▶ _AVAILABLE DATA_:
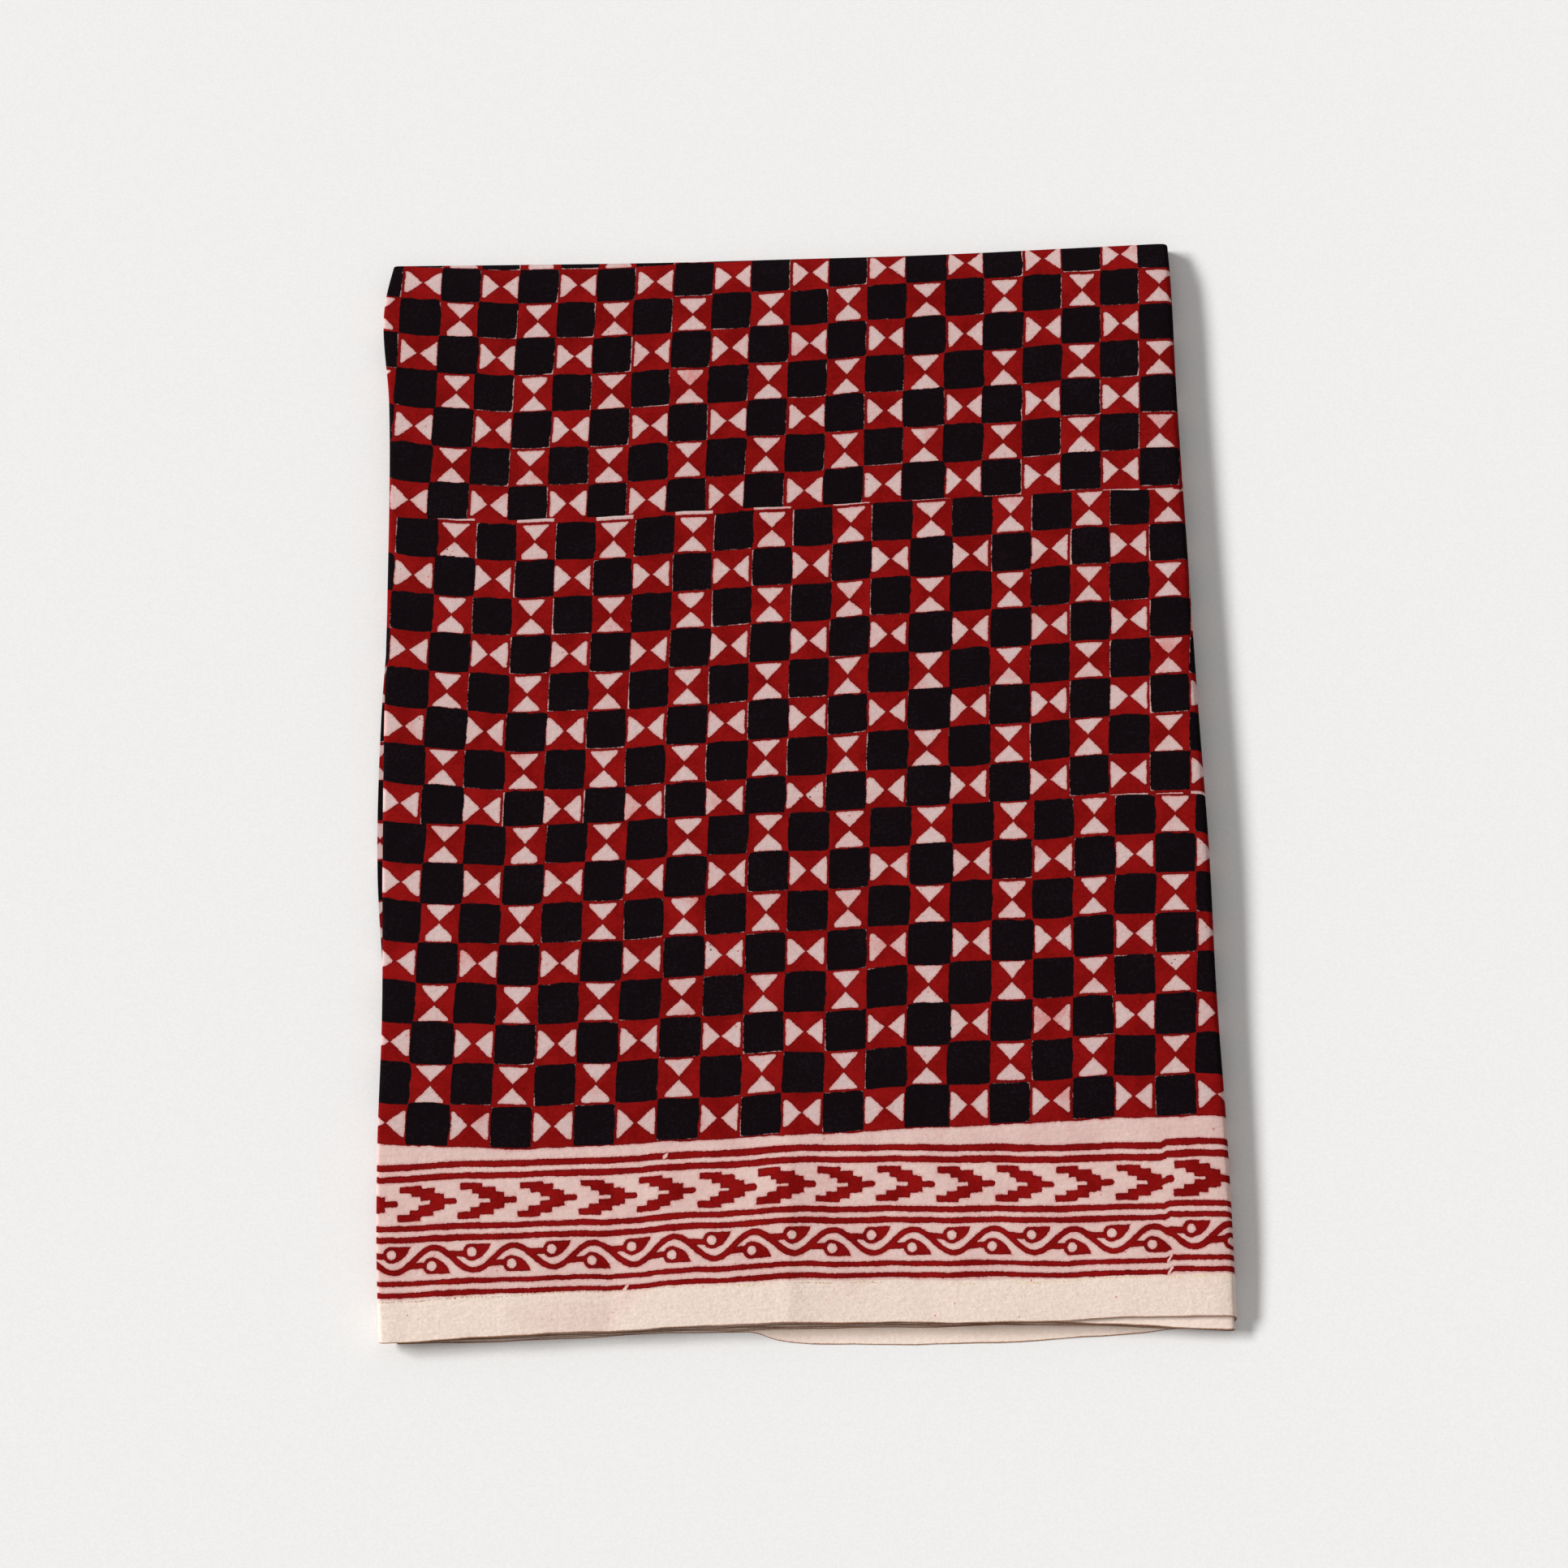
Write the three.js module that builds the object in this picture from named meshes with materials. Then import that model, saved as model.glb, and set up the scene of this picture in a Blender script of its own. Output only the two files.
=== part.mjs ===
// A length of block-printed cotton, folded flat and lying on a table.
//
// The cloth is halved across its width, so that it is two plies thick, with one long
// fold (the crest) at the back and both plain selvedges (the hems) at the front.
// The doubled cloth is then folded lengthwise into four runs, one on another. Seen
// from the front, the cloth goes from its cut end in the third run, by three turns,
// to its other cut end in the bottom run:
//
//      top run       ________________________
//      second run   (______________________  \
//      third run     ______________________)  )
//      bottom run    ________________________/
//
// Millimetres. +X runs to the right along the crest, +Y towards the crest, +Z up.
// The origin is on the flat underside, in the middle of the pack.

import * as THREE from 'three';

const { lerp } = THREE.MathUtils;

// ---- Driving dimensions ---------------------------------------------------------

const PLY = 1.0; // thickness of the cloth
const PLY_GAP = 0.32; // air between the two plies of the doubled cloth
const RUN_GAP = 0.35; // air between one run and the next

// How finely the folded sheet is faceted.
const RUN_STEPS = 8;
const SMALL_TURN_STEPS = 6;
const BIG_TURN_STEPS = 8;
const CREST_STEPS = 4;

// Sides of the pack, seen from above, from the front hems to the crest.
// left: the turn between second and top run. right: the turn round the whole pack.
// thirdEnd, bottomEnd: the cut ends of the cloth, both on the left.
const SIDES = [
  { y: -276, left: -201.6, right: 203.4, thirdEnd: -196.5, bottomEnd: -195.5 },
  { y: -250, left: -204.3, right: 204.0, thirdEnd: -198.5, bottomEnd: -196.0 },
  { y: -185, left: -205.0, right: 205.0, thirdEnd: -200.5, bottomEnd: -198.0 },
  { y: -120, left: -203.2, right: 204.2, thirdEnd: -201.5, bottomEnd: -199.0 },
  { y: -45, left: -203.4, right: 204.7, thirdEnd: -206.0, bottomEnd: -200.5 },
  { y: 30, left: -203.0, right: 203.6, thirdEnd: -204.8, bottomEnd: -200.5 },
  { y: 100, left: -201.8, right: 203.1, thirdEnd: -200.5, bottomEnd: -199.0 },
  { y: 200, left: -201.6, right: 202.4, thirdEnd: -198.5, bottomEnd: -198.5 },
  { y: 254, left: -204.2, right: 202.9, thirdEnd: -198.0, bottomEnd: -198.0 },
  { y: 277, left: -200.0, right: 202.7, thirdEnd: -197.5, bottomEnd: -197.0 },
];

// Height of the pack: more air is caught towards the right, and its edges lie flat.
const HEIGHTS = [
  { y: -276, left: 10.4, middle: 10.5, right: 10.4 },
  { y: -185, left: 10.4, middle: 11.0, right: 11.2 },
  { y: -45, left: 10.5, middle: 12.0, right: 13.4 },
  { y: 100, left: 10.6, middle: 12.4, right: 13.6 },
  { y: 200, left: 10.8, middle: 12.4, right: 13.0 },
  { y: 254, left: 10.9, middle: 12.2, right: 12.4 },
  { y: 277, left: 10.4, middle: 10.4, right: 10.4 },
];

// Rows of vertices that every ply has between its hem and its crest.
const ROWS = [-250, -185, -120, -45, 30, 100, 200, 254];

// Hem and crest lines of each run, from its left end (at 0) to its right end (at 1).
// face: hem of the ply whose print is on the pack's top. back: hem of its partner.
const TOP_LINES = [
  { at: 0.0, face: -276.5, back: -272.5, crest: 278.2 },
  { at: 0.25, face: -273.4, back: -273.5, crest: 276.8 },
  { at: 0.5, face: -271.8, back: -275.4, crest: 276.4 },
  { at: 0.75, face: -274.0, back: -275.3, crest: 277.2 },
  { at: 0.875, face: -273.2, back: -276.4, crest: 278.8 },
  { at: 1.0, face: -273.6, back: -279.8, crest: 280.0 },
];
const SECOND_LINES = [
  { at: 0.0, face: -274.5, back: -272.0, crest: 277.6 },
  { at: 0.5, face: -273.0, back: -271.5, crest: 277.3 },
  { at: 1.0, face: -271.5, back: -273.0, crest: 277.8 },
];
const THIRD_LINES = [
  { at: 0.0, face: -272.0, back: -274.5, crest: 276.6 },
  { at: 0.5, face: -271.5, back: -274.0, crest: 277.0 },
  { at: 1.0, face: -271.5, back: -273.0, crest: 277.8 },
];
const BOTTOM_LINES = [
  { at: 0.0, face: -273.0, back: -275.5, crest: 276.0 },
  { at: 0.375, face: -274.0, back: -275.0, crest: 277.0 },
  { at: 0.5, face: -280.6, back: -274.5, crest: 277.4 },
  { at: 0.625, face: -282.6, back: -275.0, crest: 277.8 },
  { at: 0.875, face: -280.6, back: -277.5, crest: 278.8 },
  { at: 1.0, face: -276.0, back: -279.8, crest: 279.6 },
];

// The runs in their order along the cloth. level counts them up from the table,
// heading is 1 where the cloth goes to the right, and leftSide is a column of SIDES.
const RUNS = [
  { level: 1, heading: 1, leftSide: 'thirdEnd', lines: THIRD_LINES },
  { level: 2, heading: -1, leftSide: 'left', lines: SECOND_LINES },
  { level: 3, heading: 1, leftSide: 'left', lines: TOP_LINES },
  { level: 0, heading: -1, leftSide: 'bottomEnd', lines: BOTTOM_LINES },
];
const TOP_LEVEL = 3;

// ---- Sizes worked out from the driving dimensions -------------------------------

const DOUBLED = 2 * PLY + PLY_GAP; // thickness of the doubled cloth
const PITCH = DOUBLED + RUN_GAP; // from one run to the next
const PLY_OFFSET = (PLY + PLY_GAP) / 2; // from the doubled cloth's middle to a ply's
const PRESSED_HEIGHT = DOUBLED + TOP_LEVEL * PITCH; // the pack with no extra air
const SMALL_RADIUS = PITCH / 2; // turns to the next run
const BIG_RADIUS = (TOP_LEVEL * PITCH) / 2; // the turn round the whole pack

// ---- Reading the tables ---------------------------------------------------------

// A column's value between two rows of a table whose rows go up in key.
function lookUp(table, key, column, value) {
  const last = table.length - 1;
  const next = Math.max(1, table.findIndex((row) => row[key] > value));
  if (value >= table[last][key]) return table[last][column];
  const low = table[next - 1];
  const high = table[next];
  const share = Math.max(0, (value - low[key]) / (high[key] - low[key]));
  return lerp(low[column], high[column], share);
}

// Where a run ends on the left and on the right: at a cut end or where a turn starts.
function leftOf(run, y) {
  const side = lookUp(SIDES, 'y', run.leftSide, y);
  return run.leftSide === 'left' ? side + SMALL_RADIUS + DOUBLED / 2 : side;
}

function rightOf(y) {
  return lookUp(SIDES, 'y', 'right', y) - BIG_RADIUS - DOUBLED / 2;
}

// How much the air in the pack lifts the cloth at a point, as a factor on its height.
function lift(x, y) {
  const middle = lookUp(HEIGHTS, 'y', 'middle', y);
  const outside = lookUp(HEIGHTS, 'y', x < 0 ? 'left' : 'right', y);
  const share = Math.min(1, Math.abs(x) / rightOf(y));
  return lerp(middle, outside, share) / PRESSED_HEIGHT;
}

// ---- Stations: cross-sections of the doubled cloth, from cut end to cut end -----

// line gives a station's hem or crest. place gives, for any y, the middle of the
// doubled cloth (x, z) and the unit direction from there to the face ply.

function runStation(run, at) {
  return {
    line: (column) => lookUp(run.lines, 'at', column, at),
    place: (y) => ({
      x: lerp(leftOf(run, y), rightOf(y), at),
      z: DOUBLED / 2 + run.level * PITCH,
      toFace: new THREE.Vector2(0, run.heading),
    }),
  };
}

function turnStation(before, after, share) {
  const radius = Math.abs(after.level - before.level) * (PITCH / 2);
  const rise = Math.sign(after.level - before.level);
  const angle = Math.PI * share;
  const spoke = new THREE.Vector2(before.heading * Math.sin(angle), -rise * Math.cos(angle));
  const end = before.heading > 0 ? 1 : 0;
  return {
    line: (column) => lerp(
      lookUp(before.lines, 'at', column, end),
      lookUp(after.lines, 'at', column, end),
      share,
    ),
    place: (y) => ({
      x: (before.heading > 0 ? rightOf(y) : leftOf(before, y)) + radius * spoke.x,
      z: DOUBLED / 2 + ((before.level + after.level) / 2) * PITCH + radius * spoke.y,
      toFace: spoke.clone().multiplyScalar(-rise * before.heading),
    }),
  };
}

function makeStations() {
  const stations = [];
  RUNS.forEach((run, index) => {
    for (let step = 0; step <= RUN_STEPS; step += 1) {
      const share = step / RUN_STEPS;
      stations.push(runStation(run, run.heading > 0 ? share : 1 - share));
    }
    const after = RUNS[index + 1];
    if (!after) return;
    const small = Math.abs(after.level - run.level) === 1;
    const steps = small ? SMALL_TURN_STEPS : BIG_TURN_STEPS;
    for (let step = 1; step < steps; step += 1) {
      stations.push(turnStation(run, after, step / steps));
    }
  });
  return stations;
}

// ---- The sheet: each station's plies as a closed ring of vertices ---------------

// Middle line of both plies at a station: from the face ply's hem, over the crest,
// to the back ply's hem. offset is towards the face ply, and out is the way from
// the ply's middle to its printed side, as (offset, y).
function plyLine(station) {
  const crestCentre = station.line('crest') - PLY_OFFSET - PLY / 2;
  const faceRows = [station.line('face'), ...ROWS];
  const backRows = [...ROWS].reverse().concat(station.line('back'));
  const points = faceRows.map((y) => ({ offset: PLY_OFFSET, y, out: new THREE.Vector2(1, 0) }));
  for (let step = 0; step <= CREST_STEPS; step += 1) {
    const angle = (Math.PI * step) / CREST_STEPS;
    const out = new THREE.Vector2(Math.cos(angle), Math.sin(angle));
    points.push({ offset: PLY_OFFSET * out.x, y: crestCentre + PLY_OFFSET * out.y, out });
  }
  backRows.forEach((y) => points.push({ offset: -PLY_OFFSET, y, out: new THREE.Vector2(-1, 0) }));
  return points;
}

// The point of the sheet at depth from its middle: PLY / 2 is its printed side.
function sheetPoint(station, point, depth) {
  const offset = point.offset + depth * point.out.x;
  const y = point.y + depth * point.out.y;
  const { x, z, toFace } = station.place(y);
  const atX = x + offset * toFace.x;
  return new THREE.Vector3(atX, y, (z + offset * toFace.y) * lift(atX, y));
}

function stationRing(station) {
  const line = plyLine(station);
  const printed = line.map((point) => sheetPoint(station, point, PLY / 2));
  const plain = line.map((point) => sheetPoint(station, point, -PLY / 2));
  return [...printed, ...plain.reverse()];
}

function foldedSheetGeometry() {
  const rings = makeStations().map(stationRing);
  const ringSize = rings[0].length;
  const positions = rings.flat().flatMap((point) => point.toArray());
  const triangles = [];
  const addQuad = (a, b, c, d) => triangles.push(a, b, c, a, c, d);
  for (let ring = 0; ring + 1 < rings.length; ring += 1) {
    for (let corner = 0; corner < ringSize; corner += 1) {
      const next = (corner + 1) % ringSize;
      const here = ring * ringSize;
      const ahead = here + ringSize;
      addQuad(here + corner, ahead + corner, ahead + next, here + next);
    }
  }
  // The two cut ends: strips between the printed and the plain side of the ring.
  const lastRing = (rings.length - 1) * ringSize;
  for (let corner = 0; corner + 1 < ringSize / 2; corner += 1) {
    const across = ringSize - 1 - corner;
    addQuad(corner, corner + 1, across - 1, across);
    addQuad(lastRing + corner, lastRing + across, lastRing + across - 1, lastRing + corner + 1);
  }
  const geometry = new THREE.BufferGeometry();
  geometry.setAttribute('position', new THREE.Float32BufferAttribute(positions, 3));
  geometry.setIndex(triangles);
  geometry.computeVertexNormals();
  return geometry;
}

// ---- Material and scene graph ---------------------------------------------------

const printedCotton = new THREE.MeshStandardMaterial({
  name: 'printed_cotton',
  color: 0x8c1414,
  roughness: 0.9,
  metalness: 0,
});

const foldedCloth = new THREE.Mesh(foldedSheetGeometry(), printedCotton);
foldedCloth.name = 'folded_cloth';

const clothPack = new THREE.Group();
clothPack.add(foldedCloth);

export default clothPack;
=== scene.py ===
"""A length of block-printed cotton, folded flat and lying on a pale table.

The cloth is cut flat, laid into its folds and given its thickness. The print is worked out on the
flat cloth, so that it runs round the folds as a real print does. Lengths are in millimetres up to
the place where a mesh, a lamp or the camera is made, and those are in metres.
"""

import math
from collections import namedtuple

import bpy
import numpy as np
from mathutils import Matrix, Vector


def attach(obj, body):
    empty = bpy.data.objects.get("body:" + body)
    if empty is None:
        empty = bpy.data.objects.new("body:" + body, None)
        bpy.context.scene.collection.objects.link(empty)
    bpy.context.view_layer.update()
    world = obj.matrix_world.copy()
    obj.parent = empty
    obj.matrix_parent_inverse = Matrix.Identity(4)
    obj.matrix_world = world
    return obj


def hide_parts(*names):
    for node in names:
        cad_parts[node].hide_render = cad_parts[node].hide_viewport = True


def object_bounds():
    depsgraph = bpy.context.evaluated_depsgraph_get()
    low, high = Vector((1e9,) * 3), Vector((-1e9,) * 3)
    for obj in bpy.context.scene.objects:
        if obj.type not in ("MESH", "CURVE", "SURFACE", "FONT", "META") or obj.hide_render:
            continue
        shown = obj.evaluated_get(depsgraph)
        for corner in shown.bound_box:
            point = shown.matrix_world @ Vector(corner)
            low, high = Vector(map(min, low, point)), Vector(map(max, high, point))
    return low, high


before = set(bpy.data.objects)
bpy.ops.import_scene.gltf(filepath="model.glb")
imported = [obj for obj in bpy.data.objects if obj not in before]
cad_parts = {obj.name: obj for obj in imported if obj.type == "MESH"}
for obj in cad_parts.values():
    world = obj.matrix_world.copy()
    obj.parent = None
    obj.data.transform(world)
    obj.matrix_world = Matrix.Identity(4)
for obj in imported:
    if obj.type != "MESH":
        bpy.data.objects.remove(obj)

packed_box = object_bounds()

MM = 0.001

# ---- The folded cloth ------------------------------------------------------------------

THICKNESS = 0.4  # the cotton itself
CUT_WIDTH = 1104.0  # from one plain selvedge to the other

# The solid's spacing: each ply's middle lies where the solid's ply has its own.
SOLID_PLY = 1.0
PLY_GAP = 0.32
RUN_GAP = 0.35
DOUBLED = 2 * SOLID_PLY + PLY_GAP
PITCH = DOUBLED + RUN_GAP
PLY_OFFSET = (SOLID_PLY + PLY_GAP) / 2
TOP_LEVEL = 3
PRESSED_HEIGHT = DOUBLED + TOP_LEVEL * PITCH

# Sides of the pack, seen from above, from the front hems to the crest.
# left: the turn between second and top run. right: the turn round the whole pack.
# third_end, bottom_end: the cut ends of the cloth, both on the left.
Side = namedtuple("Side", "y left right third_end bottom_end")
SIDES = [
    Side(-276, -203.6, 204.8, -196.5, -195.5),
    Side(-250, -204.7, 205.0, -198.5, -196.0),
    Side(-185, -205.0, 205.2, -200.5, -198.0),
    Side(-120, -203.2, 204.2, -201.5, -199.0),
    Side(-45, -203.4, 204.7, -206.0, -200.5),
    Side(30, -203.0, 203.6, -204.8, -200.5),
    Side(100, -201.8, 203.1, -200.5, -199.0),
    Side(200, -201.6, 202.4, -198.5, -198.5),
    Side(254, -204.2, 202.9, -198.0, -198.0),
    Side(277, -200.0, 202.7, -197.5, -197.0),
]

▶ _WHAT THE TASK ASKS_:
Quote the lines that begin at the line containing "Vector(map(max, high, point))" and end at the line containing "CUT_WIDTH = 1104.0", keeping both of those lines.

▶ _WRITTEN ANSWER_:
            low, high = Vector(map(min, low, point)), Vector(map(max, high, point))
    return low, high


before = set(bpy.data.objects)
bpy.ops.import_scene.gltf(filepath="model.glb")
imported = [obj for obj in bpy.data.objects if obj not in before]
cad_parts = {obj.name: obj for obj in imported if obj.type == "MESH"}
for obj in cad_parts.values():
    world = obj.matrix_world.copy()
    obj.parent = None
    obj.data.transform(world)
    obj.matrix_world = Matrix.Identity(4)
for obj in imported:
    if obj.type != "MESH":
        bpy.data.objects.remove(obj)

packed_box = object_bounds()

MM = 0.001

# ---- The folded cloth ------------------------------------------------------------------

THICKNESS = 0.4  # the cotton itself
CUT_WIDTH = 1104.0  # from one plain selvedge to the other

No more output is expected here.